Sublattice magnetizations of ultrathin ferrimagnetic lamellar nanostructures between cobalt leads

Abstract

In this work we model the salient magnetic properties of the alloy lamellar ferrimagnetic nanostructures [Co1-cGdc][Co][Co1-cGdc] between Co semi-infinite leads. We have employed the Ising spin effective field theory (EFT) to compute the reliable magnetic exchange constants for the pure cobalt JCo-Co and gadolinium JGd-Gd materials, in complete agreement with their experimental data.

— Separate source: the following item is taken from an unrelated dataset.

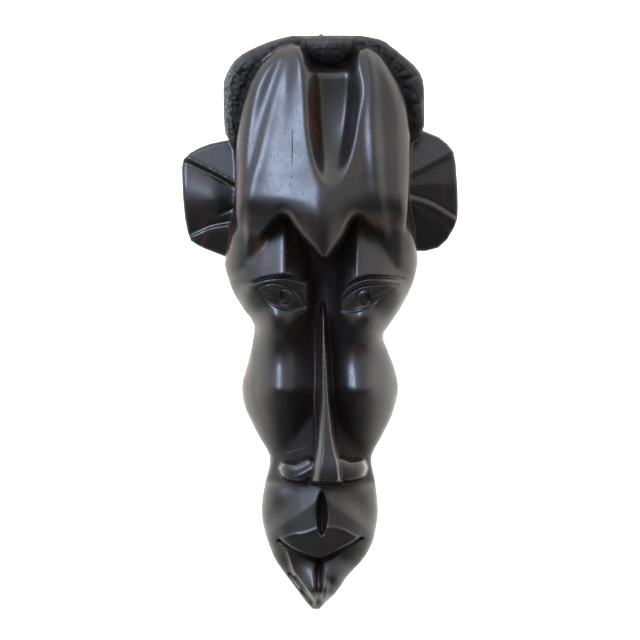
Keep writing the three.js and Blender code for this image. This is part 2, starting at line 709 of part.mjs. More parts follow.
// -------------------------------------------------------------------------------------------------
// The hanger
// -------------------------------------------------------------------------------------------------

// A brass strip lies on the back and rolls over at the top into an eye for the ring.
function strapGeometry() {
  const back = STRAP.standoff;
  const bottom = PIVOT.z - STRAP.length;
  const corner = 2;
  const shape = new THREE.Shape();
  shape.moveTo(back, bottom);
  shape.lineTo(back + STRAP.thick, bottom);
  shape.lineTo(back + STRAP.thick, PIVOT.z - STRAP.eyeOuter - corner);
  shape.lineTo(PIVOT.y, PIVOT.z - STRAP.eyeOuter);
  shape.absarc(PIVOT.y, PIVOT.z, STRAP.eyeOuter, -Math.PI / 2, Math.PI, false);
  shape.lineTo(back, bottom);
  const eye = new THREE.Path();
  eye.absarc(PIVOT.y, PIVOT.z, STRAP.eyeInner, 0, 2 * Math.PI, true);
  shape.holes.push(eye);
  let strap = solid(extrudeAcross(shape, STRAP.width));
  for (const z of screwHeights) {
    strap = strap.subtract(solid(rod(SCREW.shank + GAP, -5, 5, z)));
  }
  return geometryOf(strap);
}

// The wire starts inside the eye, runs round the triangle, and ends against its own start.
function ringGeometry() {
  const half = RING.halfBase;
  const top = RING.height;
  const corner = (x, y) => new THREE.Vector3(x, 0, y);
  const base = corner(0, 0);
  const right = corner(half, 0);
  const apex = corner(0, top);
  const left = corner(-half, 0);
  const towards = (a, b, d) => a.clone().add(b.clone().sub(a).setLength(d));
  const path = new THREE.CurvePath();
  const line = (a, b) => path.add(new THREE.LineCurve3(a, b));
  const bend = (a, b, c) => path.add(new THREE.QuadraticBezierCurve3(a, b, c));
  const start = corner(0.2, 0);
  const finish = corner(-0.2, 0);
  line(start, towards(right, base, RING.corner));
  bend(towards(right, base, RING.corner), right, towards(right, apex, RING.corner));
  line(towards(right, apex, RING.corner), towards(apex, right, RING.apex));
  bend(towards(apex, right, RING.apex), corner(0, top + 0.6), towards(apex, left, RING.apex));
  line(towards(apex, left, RING.apex), towards(left, apex, RING.corner));
  bend(towards(left, apex, RING.corner), left, towards(left, base, RING.corner));
  line(towards(left, base, RING.corner), finish);
  const section = new THREE.Shape().absarc(0, 0, RING.wire, 0, 2 * Math.PI, false);
  return new THREE.ExtrudeGeometry(section, { steps: 64, extrudePath: path, curveSegments: 6 });
}

// A pan-headed wood screw pointing into the timber, with a slot across its head.
function screwGeometry(z) {
  const seat = STRAP.standoff + STRAP.thick + GAP / 3;
  const profilePoints = [
    [0, -SCREW.length + 1.2],
    [0.5, -SCREW.length + 2.2],
    [SCREW.shank, -SCREW.length + 4],
    [SCREW.shank, seat],
    [SCREW.head, seat],
    [SCREW.head, seat + SCREW.headHeight * 0.45],
    [SCREW.head * 0.72, seat + SCREW.headHeight * 0.88],
    [0, seat + SCREW.headHeight],
  ].map(([r, y]) => new THREE.Vector2(r, y));
  const turned = new THREE.LatheGeometry(profilePoints, 20).translate(0, 0, z);
  const slot = new THREE.BoxGeometry(SCREW.head * 3, SCREW.headHeight, SCREW.slot);
  slot.translate(0, seat + SCREW.headHeight * 1.05, z);
  return geometryOf(solid(turned).subtract(solid(slot)));
}

// -------------------------------------------------------------------------------------------------
// Assembly
// -------------------------------------------------------------------------------------------------

const wood = new THREE.MeshStandardMaterial({ color: 0x1b1412, roughness: 0.32, metalness: 0 });
const brass = new THREE.MeshStandardMaterial({ color: 0xb5924a, roughness: 0.35, metalness: 1 });
const steel = new THREE.MeshStandardMaterial({ color: 0x9a948a, roughness: 0.4, metalness: 1 });

const assembly = new THREE.Group();

function place(name, geometry, material) {
  const mesh = new THREE.Mesh(geometry, material);
  mesh.name = name;
  assembly.add(mesh);
  return mesh;
}

place("carved_mask", maskGeometry(), wood);
place("hanger_strap", strapGeometry(), brass);
screwHeights.forEach((z, i) => place(["strap_screw_upper", "strap_screw_lower"][i], screwGeometry(z), steel));

const ring = place("hanger_ring", ringGeometry(), brass);
ring.position.set(0, PIVOT.y, PIVOT.z);
ring.rotation.x = THREE.MathUtils.degToRad(RING.lean);

export default assembly;
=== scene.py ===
"""Carved ebonised wall mask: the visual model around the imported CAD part.

The timber is one closed body. Its front is a set of depth maps over the front view, in millimetres in
front of the flat back. They bound a signed field, and the mesh is that field's surface.
"""

import bmesh
import bpy
import numpy as np
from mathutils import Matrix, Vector


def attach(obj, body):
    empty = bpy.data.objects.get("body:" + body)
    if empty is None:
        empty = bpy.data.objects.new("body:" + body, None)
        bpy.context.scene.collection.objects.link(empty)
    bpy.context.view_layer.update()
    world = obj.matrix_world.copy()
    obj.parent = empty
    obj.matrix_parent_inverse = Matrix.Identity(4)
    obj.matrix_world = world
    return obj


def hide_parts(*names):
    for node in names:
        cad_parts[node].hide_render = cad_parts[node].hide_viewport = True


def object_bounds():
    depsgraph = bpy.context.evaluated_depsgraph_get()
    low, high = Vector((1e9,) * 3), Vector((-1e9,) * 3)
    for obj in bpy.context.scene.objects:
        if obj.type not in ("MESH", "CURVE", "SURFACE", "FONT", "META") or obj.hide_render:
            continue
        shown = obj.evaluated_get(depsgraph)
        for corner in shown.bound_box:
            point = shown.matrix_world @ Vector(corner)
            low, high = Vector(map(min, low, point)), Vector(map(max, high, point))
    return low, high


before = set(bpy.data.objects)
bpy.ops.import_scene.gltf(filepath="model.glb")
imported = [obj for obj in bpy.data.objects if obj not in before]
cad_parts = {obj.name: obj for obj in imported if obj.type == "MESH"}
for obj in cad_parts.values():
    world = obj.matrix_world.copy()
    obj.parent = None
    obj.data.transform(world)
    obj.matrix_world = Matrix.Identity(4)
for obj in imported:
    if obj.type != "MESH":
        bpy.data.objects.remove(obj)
CAD_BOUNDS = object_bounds()
MM = 0.001
VOXEL = 1.0

# The depth maps cover the front view from (X0, Z0) to (X1, Z1), with a sample every STEP millimetres.
STEP = 0.5
X0 = -106.0
X1 = 106.0
Z0 = -410.0
Z1 = 6.0

# The hollow in the back: its top and bottom, how far it stays from the outline, and how its edge rounds over.
HOLLOW_TOP = -50
HOLLOW_BOTTOM = -342
HOLLOW_RIM = 15
HOLLOW_RADIUS = 14.0

# How far in front of the back plane the ears and the forehead lobes start.
EAR_BACK = 8.0
LOBE_BACK = 30.0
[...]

The sublattice magnetizations of the Co and Gd sites on the individual hcp atomic (0001) planes of the Co-Gd layered nanostructures are computed for each plane and corresponding sites, by using the combined EFT and mean field theory (MFT) spin methods. The sublattice magnetizations, effective site magnetic moments, and ferrimagnetic compensation characteristics for the individual hcp atomic planes of the embedded nanostructures, are computed as a function of temperature, and for various stable eutectic concentrations in the range c≤ 0.5. The theoretical results for the sublattice magnetizations and the local magnetic variables of these ultrathin ferrimagnetic lamellar nanostructured systems, between cobalt leads, are necessary for the study of their magnonic transport properties, and eventually their spintronic dynamic computations. The method developed in this work is general and can be applied to comparable magnetic systems nanostructured with other materials.